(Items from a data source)
((

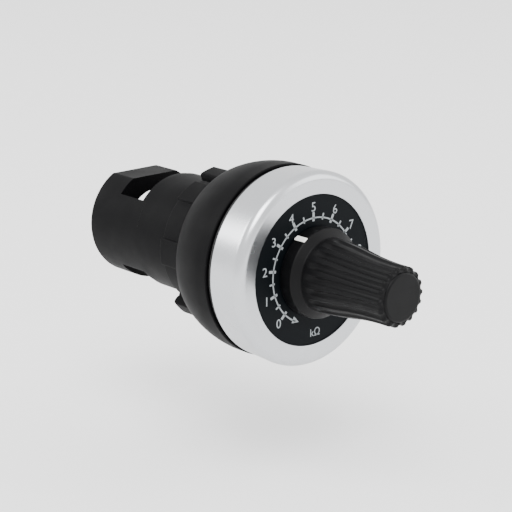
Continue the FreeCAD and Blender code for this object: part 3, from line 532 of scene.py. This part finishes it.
@dataclass
class Bezel:
    """Plated ring round the dial, with a rounded shoulder, and the gasket behind it."""

    bore: float = 16.1
    back_radius: float = 17.5
    front_radius: float = 17.8
    depth: float = 7.7
    shoulder: float = 1.68
    opening: float = 13.75
    gasket_bore: float = 11.2
    gasket_radius: float = 17.2
    gasket_thick: float = 0.8

    def build(self) -> None:
        """Build the ring and the gasket."""
        ring = lathe([
            (self.bore, 0.0, 0.1),
            (self.back_radius, 0.0, 0.18),
            (self.front_radius, -self.depth, self.shoulder),
            (self.opening, -self.depth, 0.12),
            (self.opening, FRONT_FACE, 0.0),
            (self.bore, FRONT_FACE, 0.0),
        ], turns=288, steps=14)
        place("bezel_surface", ring, PLATED_RING, Body.HOUSING, "plated_ring", ["bezel_ring"])
        gasket = lathe([
            (self.gasket_bore, 0.0, 0.05),
            (self.gasket_radius, 0.0, 0.15),
            (self.gasket_radius, self.gasket_thick, 0.15),
            (self.gasket_bore, self.gasket_thick, 0.05),
        ])
        place("gasket_surface", gasket, RUBBER, Body.HOUSING, "rubber", ["panel_gasket"])


@dataclass
class Scale:
    """Dial plate and the scale printed on it, from 0 to 10 over 270 degrees."""

    hole: float = 3.6
    edge: float = 16.0
    thick: float = 0.8
    print_height: float = 0.025
    arc_radius: float = 9.55
    arc_width: float = 0.26
    run_out: float = 154.0
    first: float = -135.0
    step: float = 27.0
    divisions: int = 10
    major: tuple[float, float, float] = (8.95, 10.6, 0.50)
    minor: tuple[float, float, float] = (9.15, 10.35, 0.32)
    number_radius: float = 11.55
    number_height: float = 1.65
    unit_turn: float = 177.0
    unit_height: float = 1.5

    def tick(self, size: tuple[float, float, float], turn: float) -> Shell:
        """One radial stroke of the scale."""
        inner, outer, width = size
        half = width / 2
        stroke = plate([(-half, inner, 0.08), (half, inner, 0.08), (half, outer, 0.08), (-half, outer, 0.08)],
                       FRONT_FACE - self.print_height, FRONT_FACE)
        return stroke.turned(turn)

    def arc(self) -> Shell:
        """The line of the scale, which runs out past both ends of it."""
        low, high = self.arc_radius - self.arc_width / 2, self.arc_radius + self.arc_width / 2
        back, front = FRONT_FACE, FRONT_FACE - self.print_height
        return swept([(low, front, 0.0), (high, front, 0.0), (high, back, 0.0), (low, back, 0.0)],
                     0.0, 2 * self.run_out, steps=160)

    def wedge(self, side: int) -> Shell:
        """The filled wedge at one end of the line."""
        corners = [(-0.85, self.arc_radius - 0.1, 0.05), (0.75, self.arc_radius - 0.75, 0.05),
                   (0.75, self.arc_radius + 0.55, 0.05)]
        shape = plate([(-side * x, z, rounding) for x, z, rounding in corners],
                      FRONT_FACE - self.print_height, FRONT_FACE)
        return shape.turned(side * self.run_out)

    def lettered(self, text: str, height: float, turn: float) -> Shell:
        """Writing at a turn round the scale, kept upright."""
        angle = math.radians(turn)
        writing = lettering(text, height, FRONT_FACE - self.print_height, FRONT_FACE)
        return writing.shifted(self.number_radius * math.sin(angle), 0.0, self.number_radius * math.cos(angle))

    def build(self) -> None:
        """Build the plate, the line with its strokes, and the numbers."""
        back = FRONT_FACE + self.thick
        disc = lathe([(self.hole, FRONT_FACE, 0.05), (self.edge, FRONT_FACE, 0.08), (self.edge, back, 0.05),
                      (self.hole, back, 0.05)])
        place("dial_surface", disc, DIAL_PRINT, Body.HOUSING, "dial_print", ["dial_plate"])
        lines = self.arc()
        for half_step in range(2 * self.divisions + 1):
            size = self.minor if half_step % 2 else self.major
            lines = lines.joined(self.tick(size, self.first + half_step * self.step / 2))
        for side in (-1, 1):
            lines = lines.joined(self.wedge(side))
        place("scale_lines", lines, WHITE_PRINT, Body.HOUSING, "white_inlay", sharp=20)
        numbers = self.lettered("kΩ", self.unit_height, self.unit_turn)
        for value in range(self.divisions + 1):
            numbers = numbers.joined(self.lettered(str(value), self.number_height, self.first + value * self.step))
        place("scale_numbers", numbers, WHITE_PRINT, Body.HOUSING, "white_inlay", sharp=20)


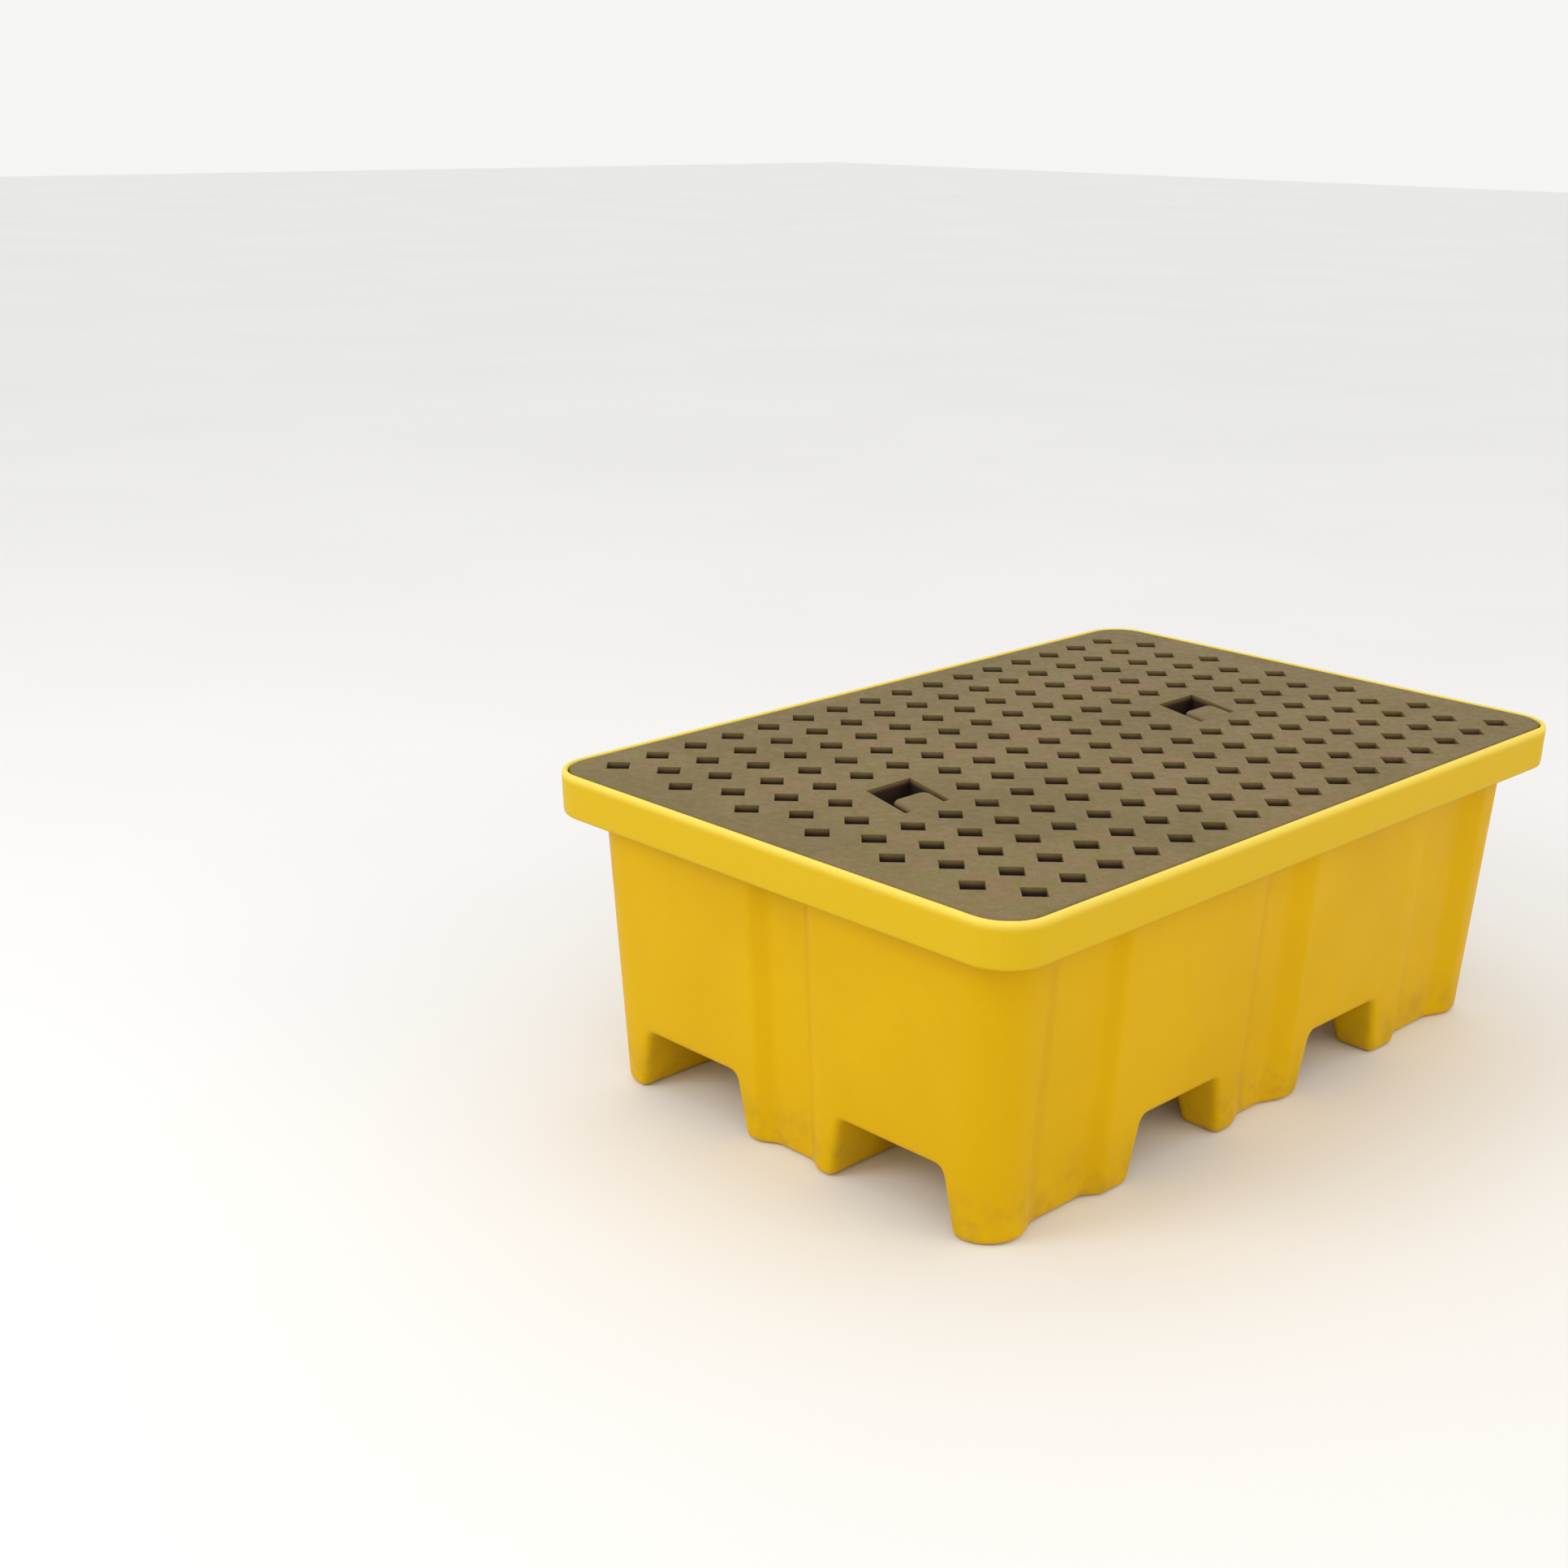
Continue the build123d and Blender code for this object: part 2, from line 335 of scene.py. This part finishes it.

))

The exercise: Write out every record shown above, word for word.

Exercise answer:
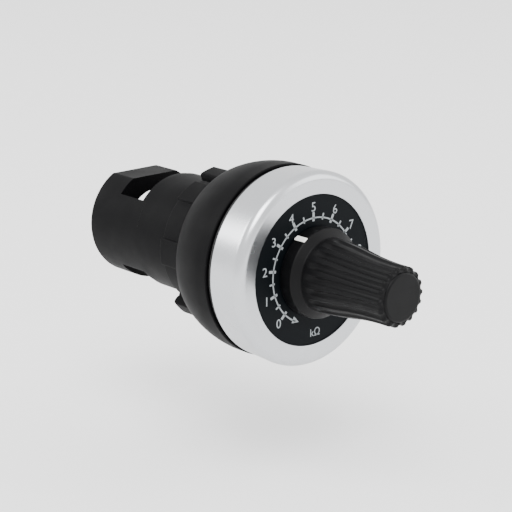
Continue the FreeCAD and Blender code for this object: part 3, from line 532 of scene.py. This part finishes it.
@dataclass
class Bezel:
    """Plated ring round the dial, with a rounded shoulder, and the gasket behind it."""

    bore: float = 16.1
    back_radius: float = 17.5
    front_radius: float = 17.8
    depth: float = 7.7
    shoulder: float = 1.68
    opening: float = 13.75
    gasket_bore: float = 11.2
    gasket_radius: float = 17.2
    gasket_thick: float = 0.8

    def build(self) -> None:
        """Build the ring and the gasket."""
        ring = lathe([
            (self.bore, 0.0, 0.1),
            (self.back_radius, 0.0, 0.18),
            (self.front_radius, -self.depth, self.shoulder),
            (self.opening, -self.depth, 0.12),
            (self.opening, FRONT_FACE, 0.0),
            (self.bore, FRONT_FACE, 0.0),
        ], turns=288, steps=14)
        place("bezel_surface", ring, PLATED_RING, Body.HOUSING, "plated_ring", ["bezel_ring"])
        gasket = lathe([
            (self.gasket_bore, 0.0, 0.05),
            (self.gasket_radius, 0.0, 0.15),
            (self.gasket_radius, self.gasket_thick, 0.15),
            (self.gasket_bore, self.gasket_thick, 0.05),
        ])
        place("gasket_surface", gasket, RUBBER, Body.HOUSING, "rubber", ["panel_gasket"])


@dataclass
class Scale:
    """Dial plate and the scale printed on it, from 0 to 10 over 270 degrees."""

    hole: float = 3.6
    edge: float = 16.0
    thick: float = 0.8
    print_height: float = 0.025
    arc_radius: float = 9.55
    arc_width: float = 0.26
    run_out: float = 154.0
    first: float = -135.0
    step: float = 27.0
    divisions: int = 10
    major: tuple[float, float, float] = (8.95, 10.6, 0.50)
    minor: tuple[float, float, float] = (9.15, 10.35, 0.32)
    number_radius: float = 11.55
    number_height: float = 1.65
    unit_turn: float = 177.0
    unit_height: float = 1.5

    def tick(self, size: tuple[float, float, float], turn: float) -> Shell:
        """One radial stroke of the scale."""
        inner, outer, width = size
        half = width / 2
        stroke = plate([(-half, inner, 0.08), (half, inner, 0.08), (half, outer, 0.08), (-half, outer, 0.08)],
                       FRONT_FACE - self.print_height, FRONT_FACE)
        return stroke.turned(turn)

    def arc(self) -> Shell:
        """The line of the scale, which runs out past both ends of it."""
        low, high = self.arc_radius - self.arc_width / 2, self.arc_radius + self.arc_width / 2
        back, front = FRONT_FACE, FRONT_FACE - self.print_height
        return swept([(low, front, 0.0), (high, front, 0.0), (high, back, 0.0), (low, back, 0.0)],
                     0.0, 2 * self.run_out, steps=160)

    def wedge(self, side: int) -> Shell:
        """The filled wedge at one end of the line."""
        corners = [(-0.85, self.arc_radius - 0.1, 0.05), (0.75, self.arc_radius - 0.75, 0.05),
                   (0.75, self.arc_radius + 0.55, 0.05)]
        shape = plate([(-side * x, z, rounding) for x, z, rounding in corners],
                      FRONT_FACE - self.print_height, FRONT_FACE)
        return shape.turned(side * self.run_out)

    def lettered(self, text: str, height: float, turn: float) -> Shell:
        """Writing at a turn round the scale, kept upright."""
        angle = math.radians(turn)
        writing = lettering(text, height, FRONT_FACE - self.print_height, FRONT_FACE)
        return writing.shifted(self.number_radius * math.sin(angle), 0.0, self.number_radius * math.cos(angle))

    def build(self) -> None:
        """Build the plate, the line with its strokes, and the numbers."""
        back = FRONT_FACE + self.thick
        disc = lathe([(self.hole, FRONT_FACE, 0.05), (self.edge, FRONT_FACE, 0.08), (self.edge, back, 0.05),
                      (self.hole, back, 0.05)])
        place("dial_surface", disc, DIAL_PRINT, Body.HOUSING, "dial_print", ["dial_plate"])
        lines = self.arc()
        for half_step in range(2 * self.divisions + 1):
            size = self.minor if half_step % 2 else self.major
            lines = lines.joined(self.tick(size, self.first + half_step * self.step / 2))
        for side in (-1, 1):
            lines = lines.joined(self.wedge(side))
        place("scale_lines", lines, WHITE_PRINT, Body.HOUSING, "white_inlay", sharp=20)
        numbers = self.lettered("kΩ", self.unit_height, self.unit_turn)
        for value in range(self.divisions + 1):
            numbers = numbers.joined(self.lettered(str(value), self.number_height, self.first + value * self.step))
        place("scale_numbers", numbers, WHITE_PRINT, Body.HOUSING, "white_inlay", sharp=20)


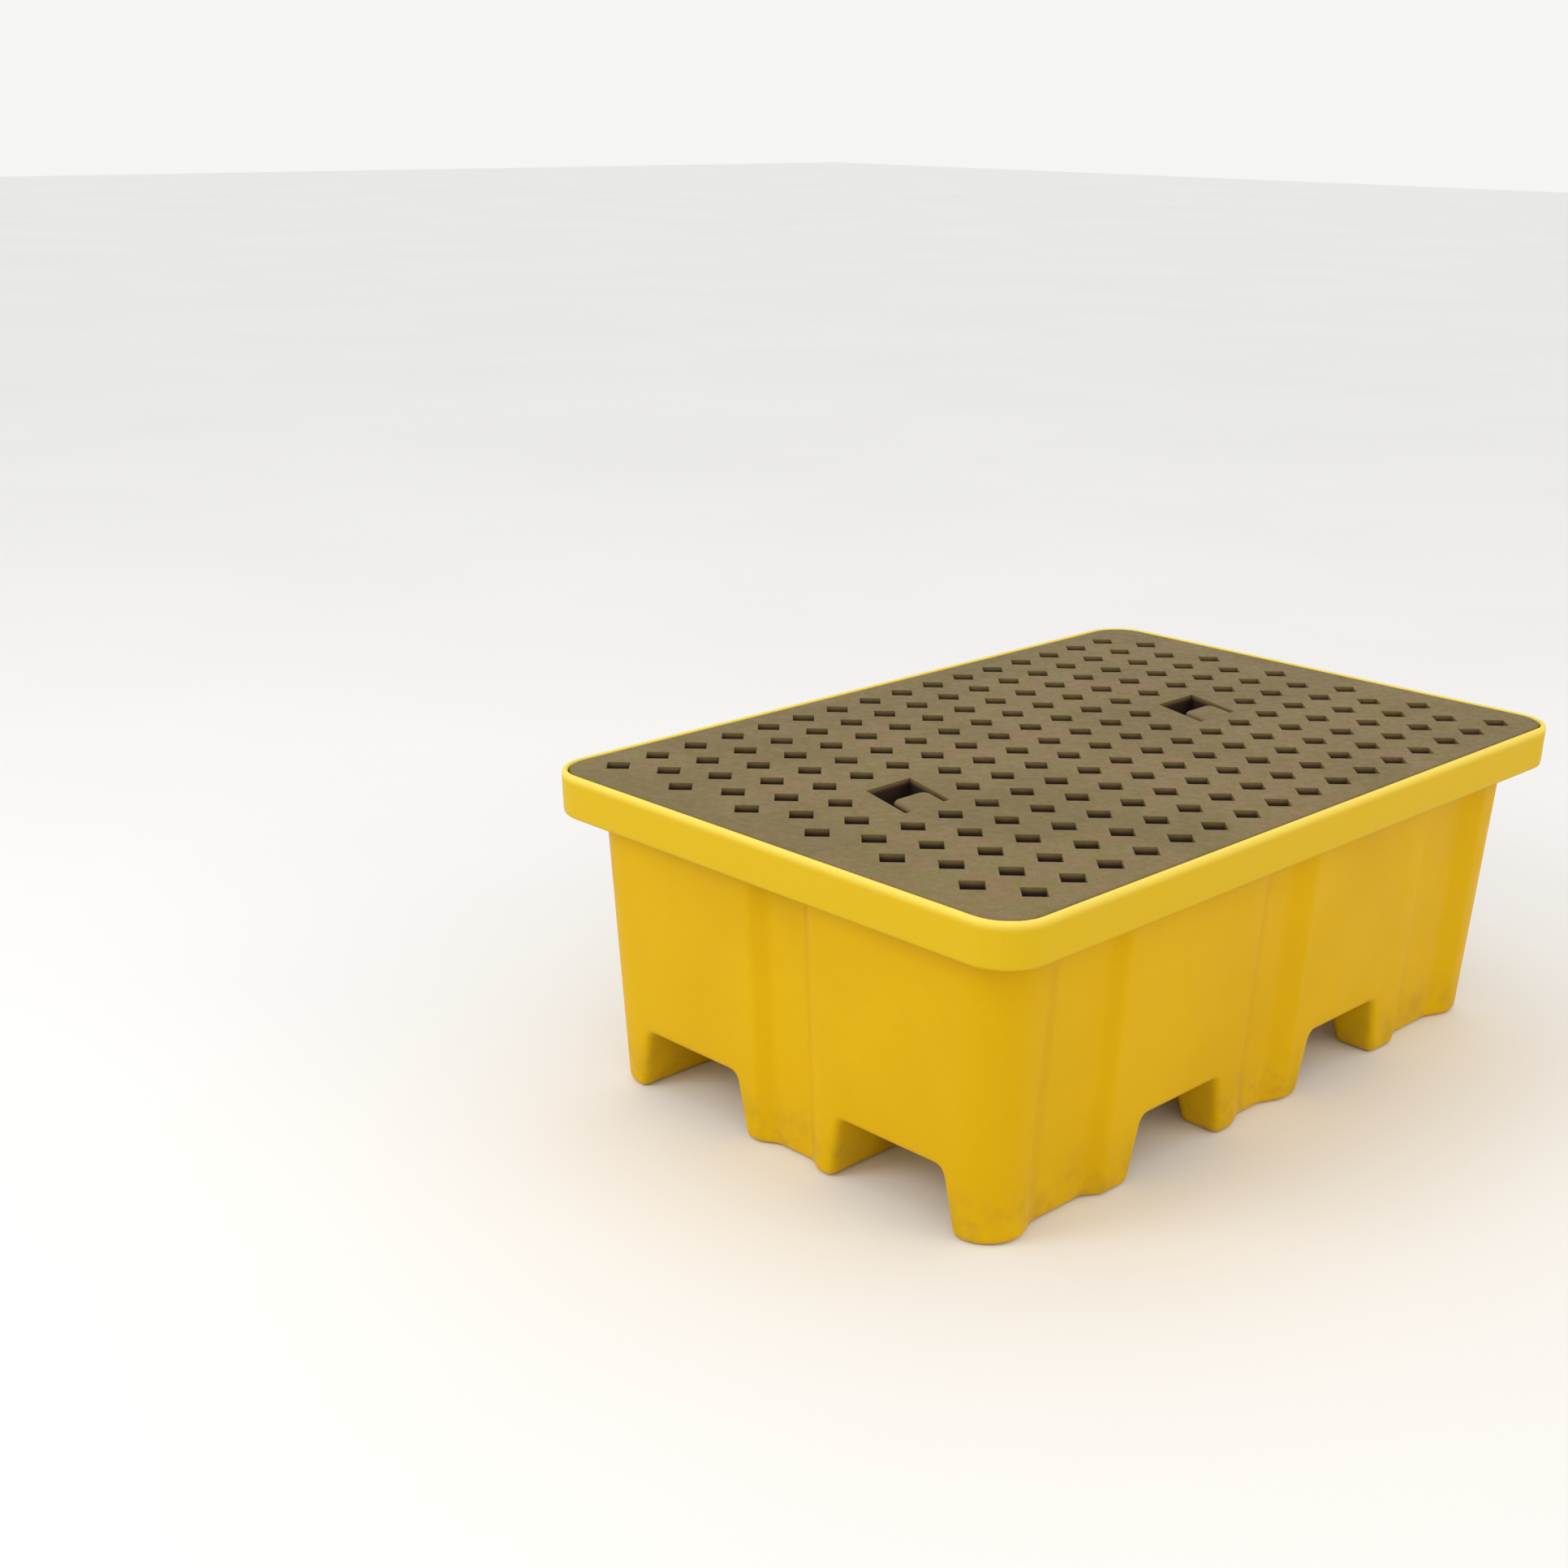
Continue the build123d and Blender code for this object: part 2, from line 335 of scene.py. This part finishes it.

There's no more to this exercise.